From the listing below, copy only the lines running from the line that contains "The OpenSCAD and" to the line that contains "# camera, lights and world", both included.

-- BEGIN --

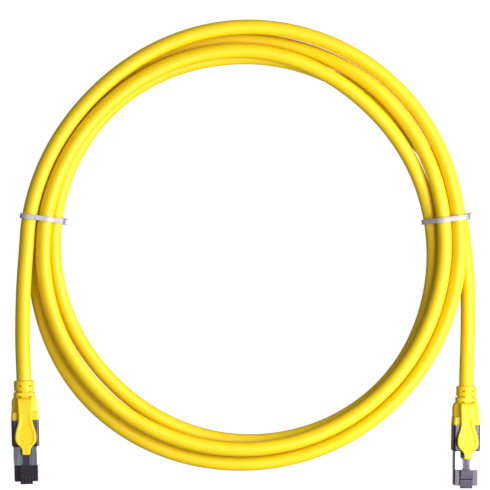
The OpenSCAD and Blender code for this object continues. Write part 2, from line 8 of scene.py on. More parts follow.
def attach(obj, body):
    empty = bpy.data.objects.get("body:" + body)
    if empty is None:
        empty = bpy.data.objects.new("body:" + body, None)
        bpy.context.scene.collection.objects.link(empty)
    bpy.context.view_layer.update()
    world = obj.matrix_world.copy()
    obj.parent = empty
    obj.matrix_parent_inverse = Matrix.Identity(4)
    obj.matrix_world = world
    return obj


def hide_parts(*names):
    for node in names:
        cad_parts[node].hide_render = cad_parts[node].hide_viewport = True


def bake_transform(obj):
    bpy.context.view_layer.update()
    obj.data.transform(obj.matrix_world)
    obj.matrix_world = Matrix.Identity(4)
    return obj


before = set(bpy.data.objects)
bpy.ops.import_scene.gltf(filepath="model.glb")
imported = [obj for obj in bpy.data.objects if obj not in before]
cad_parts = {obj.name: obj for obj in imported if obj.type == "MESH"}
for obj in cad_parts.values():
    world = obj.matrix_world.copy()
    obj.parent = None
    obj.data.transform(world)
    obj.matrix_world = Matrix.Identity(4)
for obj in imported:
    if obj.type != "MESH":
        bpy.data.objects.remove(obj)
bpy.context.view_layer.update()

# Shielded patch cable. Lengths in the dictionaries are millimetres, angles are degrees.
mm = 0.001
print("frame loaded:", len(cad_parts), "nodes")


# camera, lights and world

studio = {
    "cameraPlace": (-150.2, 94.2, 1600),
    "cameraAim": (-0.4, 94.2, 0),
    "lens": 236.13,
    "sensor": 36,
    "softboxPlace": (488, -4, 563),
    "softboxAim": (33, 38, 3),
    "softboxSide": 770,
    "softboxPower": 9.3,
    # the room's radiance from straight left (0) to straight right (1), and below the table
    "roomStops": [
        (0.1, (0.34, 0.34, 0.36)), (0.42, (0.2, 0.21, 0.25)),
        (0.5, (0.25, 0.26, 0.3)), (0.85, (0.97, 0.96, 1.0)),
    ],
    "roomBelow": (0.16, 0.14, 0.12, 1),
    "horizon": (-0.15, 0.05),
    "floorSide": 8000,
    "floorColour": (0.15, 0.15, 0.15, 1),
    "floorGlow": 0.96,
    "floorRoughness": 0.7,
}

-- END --
-- BEGIN --

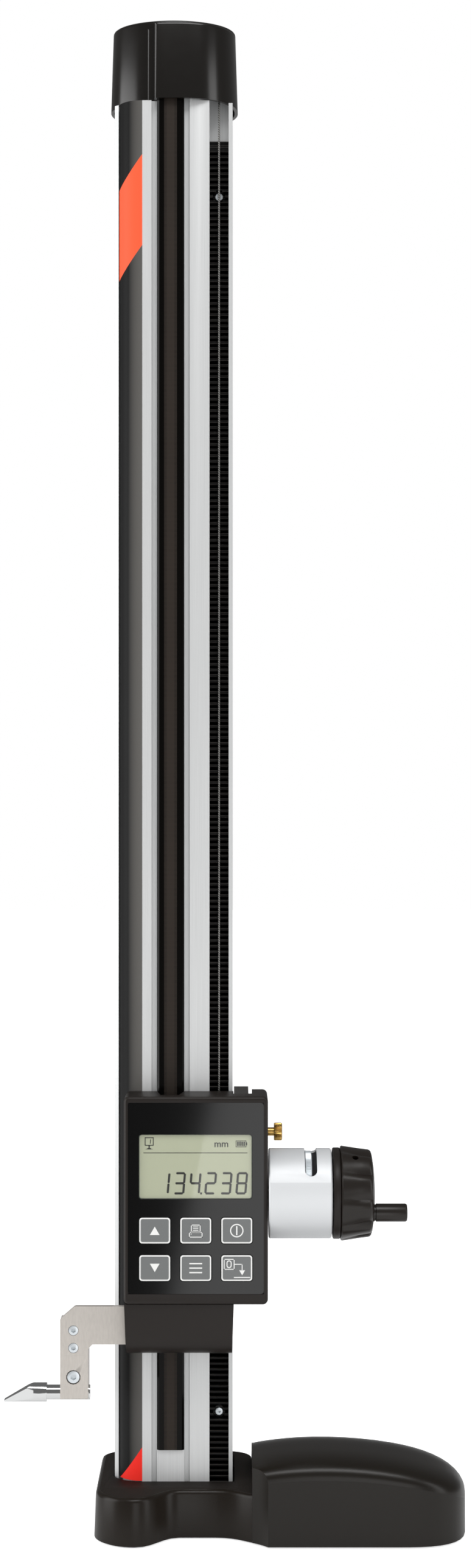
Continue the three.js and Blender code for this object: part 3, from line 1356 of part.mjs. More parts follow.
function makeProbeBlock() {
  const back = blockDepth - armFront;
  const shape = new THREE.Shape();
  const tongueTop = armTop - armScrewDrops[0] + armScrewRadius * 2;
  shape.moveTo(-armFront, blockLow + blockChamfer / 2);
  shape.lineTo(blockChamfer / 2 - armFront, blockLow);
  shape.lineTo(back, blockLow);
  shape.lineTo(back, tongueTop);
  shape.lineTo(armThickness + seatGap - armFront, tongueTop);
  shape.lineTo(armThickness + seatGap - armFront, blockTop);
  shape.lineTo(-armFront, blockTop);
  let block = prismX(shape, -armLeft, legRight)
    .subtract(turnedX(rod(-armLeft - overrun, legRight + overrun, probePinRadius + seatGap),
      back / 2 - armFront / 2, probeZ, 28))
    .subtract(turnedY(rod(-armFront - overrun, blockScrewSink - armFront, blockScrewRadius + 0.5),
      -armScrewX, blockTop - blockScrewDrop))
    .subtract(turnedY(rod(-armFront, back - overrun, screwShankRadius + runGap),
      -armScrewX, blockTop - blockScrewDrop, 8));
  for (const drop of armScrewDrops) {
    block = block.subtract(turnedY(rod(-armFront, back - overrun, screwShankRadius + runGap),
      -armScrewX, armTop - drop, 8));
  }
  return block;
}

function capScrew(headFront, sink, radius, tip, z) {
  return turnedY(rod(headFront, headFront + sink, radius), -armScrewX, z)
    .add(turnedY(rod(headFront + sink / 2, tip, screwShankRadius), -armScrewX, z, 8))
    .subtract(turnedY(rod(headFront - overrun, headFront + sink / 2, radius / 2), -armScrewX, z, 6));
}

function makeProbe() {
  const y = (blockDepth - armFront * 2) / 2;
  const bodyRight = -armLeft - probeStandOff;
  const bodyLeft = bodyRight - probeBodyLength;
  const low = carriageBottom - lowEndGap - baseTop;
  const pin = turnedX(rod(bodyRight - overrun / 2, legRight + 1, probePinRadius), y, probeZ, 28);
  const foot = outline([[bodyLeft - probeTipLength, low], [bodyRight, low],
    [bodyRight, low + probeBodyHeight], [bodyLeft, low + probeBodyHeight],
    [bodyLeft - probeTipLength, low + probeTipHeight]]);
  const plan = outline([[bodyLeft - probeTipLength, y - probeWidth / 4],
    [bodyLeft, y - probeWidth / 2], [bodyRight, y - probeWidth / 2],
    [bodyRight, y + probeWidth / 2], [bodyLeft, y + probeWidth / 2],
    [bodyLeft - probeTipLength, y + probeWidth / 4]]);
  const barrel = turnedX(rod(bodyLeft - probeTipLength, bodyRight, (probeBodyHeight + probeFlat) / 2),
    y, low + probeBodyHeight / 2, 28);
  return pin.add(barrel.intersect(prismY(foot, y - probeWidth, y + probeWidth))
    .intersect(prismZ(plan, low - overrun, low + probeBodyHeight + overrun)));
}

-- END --

THE REPLY >>
The OpenSCAD and Blender code for this object continues. Write part 2, from line 8 of scene.py on. More parts follow.
def attach(obj, body):
    empty = bpy.data.objects.get("body:" + body)
    if empty is None:
        empty = bpy.data.objects.new("body:" + body, None)
        bpy.context.scene.collection.objects.link(empty)
    bpy.context.view_layer.update()
    world = obj.matrix_world.copy()
    obj.parent = empty
    obj.matrix_parent_inverse = Matrix.Identity(4)
    obj.matrix_world = world
    return obj


def hide_parts(*names):
    for node in names:
        cad_parts[node].hide_render = cad_parts[node].hide_viewport = True


def bake_transform(obj):
    bpy.context.view_layer.update()
    obj.data.transform(obj.matrix_world)
    obj.matrix_world = Matrix.Identity(4)
    return obj


before = set(bpy.data.objects)
bpy.ops.import_scene.gltf(filepath="model.glb")
imported = [obj for obj in bpy.data.objects if obj not in before]
cad_parts = {obj.name: obj for obj in imported if obj.type == "MESH"}
for obj in cad_parts.values():
    world = obj.matrix_world.copy()
    obj.parent = None
    obj.data.transform(world)
    obj.matrix_world = Matrix.Identity(4)
for obj in imported:
    if obj.type != "MESH":
        bpy.data.objects.remove(obj)
bpy.context.view_layer.update()

# Shielded patch cable. Lengths in the dictionaries are millimetres, angles are degrees.
mm = 0.001
print("frame loaded:", len(cad_parts), "nodes")


# camera, lights and world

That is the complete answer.